Some also may argue that the premium is higher because there is protection element in it. In this case study, it amounts to Basic Sum Assured (BSA) of RM 50,000. Let me tell you that for that amount, you can buy a 20 years term policy from the same insurer at only RM 248.
Conclusion
I applaud iMoney for its other articles in raising financial literacy among Malaysians. iMoney offers some insightful information which sometimes I also learn something new. But definitely not this one.
Still, I’d give credit for its awesome info-graphic design, which unfortunately lacks substance. Actually, I am not surprised at the way it is marketed, because this is how insurance agent selling savings plan in shopping malls are going to tell you. However, it is unexpected for a reputable money authority site like iMoney to be on the same level like tied financial agents when it comes to marketing financial products.
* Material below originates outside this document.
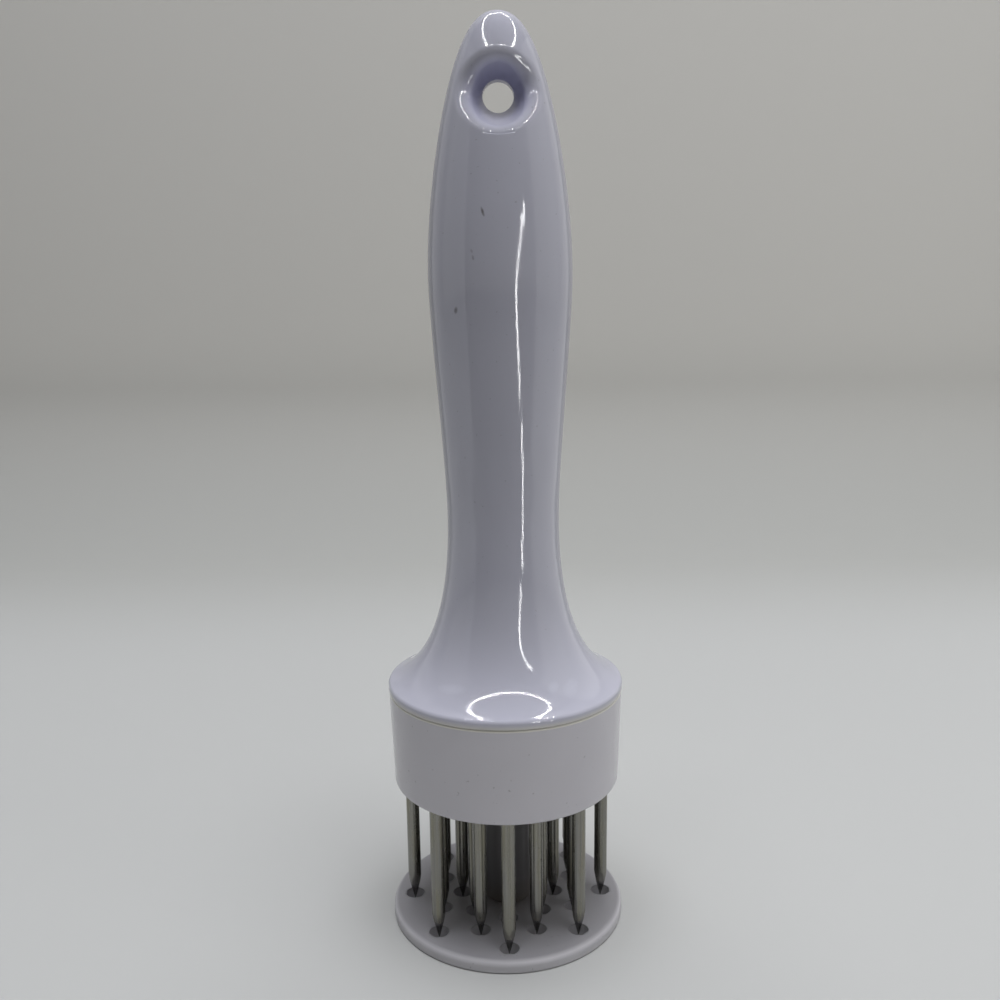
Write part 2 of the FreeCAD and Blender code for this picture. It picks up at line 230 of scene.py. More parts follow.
def rounded(*corners):
    """The points of an open outline. Each corner is its radius, its height and how much it is rounded."""
    points = []
    for i, (radius, height, corner_round) in enumerate(corners):
        here = Vector((radius, height))
        if not corner_round:
            points.append(here)
            continue
        back = (Vector(corners[i - 1][:2]) - here).normalized()
        on = (Vector(corners[i + 1][:2]) - here).normalized()
        half = back.angle(on) / 2
        centre = here + (back + on).normalized() * (corner_round / math.sin(half))
        start = here + back * (corner_round / math.tan(half)) - centre
        end = here + on * (corner_round / math.tan(half)) - centre
        for k in range(corner_steps + 1):
            points.append(centre + start.slerp(end, k / corner_steps).normalized() * corner_round)
    return points


def finished(piece, name, sharp=35):
    """Welds a piece, turns its faces outwards, and shades it smooth up to sharp degrees."""
    solid = bmesh.new()
    solid.from_mesh(piece.data)
    bmesh.ops.remove_doubles(solid, verts=solid.verts, dist=weld_distance)
    bmesh.ops.dissolve_degenerate(solid, edges=solid.edges, dist=weld_distance / 4)
    bmesh.ops.recalc_face_normals(solid, faces=solid.faces)
    for face in solid.faces:
        face.smooth = True
        face.material_index = 0
    for edge in solid.edges:
        edge.smooth = edge.calc_face_angle(math.pi) < math.radians(sharp)
    solid.to_mesh(piece.data)
    solid.free()
    material = piece.data.materials[-1]
    piece.data.materials.clear()
    piece.data.materials.append(material)
    weighted = piece.modifiers.new("weighted", "WEIGHTED_NORMAL")
    weighted.keep_sharp = True
    piece.name = name
    return kept_shape(piece)


def surface(tree):
    """Where a point of the surface is on its piece, and that place's X, Y and Z."""
    place = add(tree, "ShaderNodeTexCoord").outputs["Object"]
    return place, add(tree, "ShaderNodeSeparateXYZ", {"Vector": place}).outputs


def calc(tree, operation, *values):
    """The result of a sum on numbers."""
    return add(tree, "ShaderNodeMath", dict(enumerate(values)), operation=operation)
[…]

I don’t blame the product provider because such endowment plans are also offered by other insurers, which, upon dissection, regardless of how they are being packaged, comes to a Compound Annual Growth Rate (CAGR) of lower/equal/slightly higher than risk-free FD rate, but generally, nothing to shout about.
I do hope that iMoney, deemed as one of the authority website when it comes to personal finance, should do more work in vetting through how financial products are being represented in its website. How can you claim to be the best money website in Malaysia when you don’t have readers’ best interest? I doubt the editors are certified financial planners (CFP), let alone licensed independent financial planners. As you can see, the above computation is actually pretty straightforward, you don’t need a CFP to tell you that you that even fixed deposit would be far more superior than the savings plan. With the monetary resources it has, I would have thought they can hire smarter, more qualified people for the job before publishing shallow information.
Retirement planning and management is NOT about buying insurance or investment products; it is about knowing the limitation of what you can and cannot do when you cannot turn back time. No point lamenting “I should have started early” because that is NOT going to change anything. The right way is to make the best use of what you have for your golden years.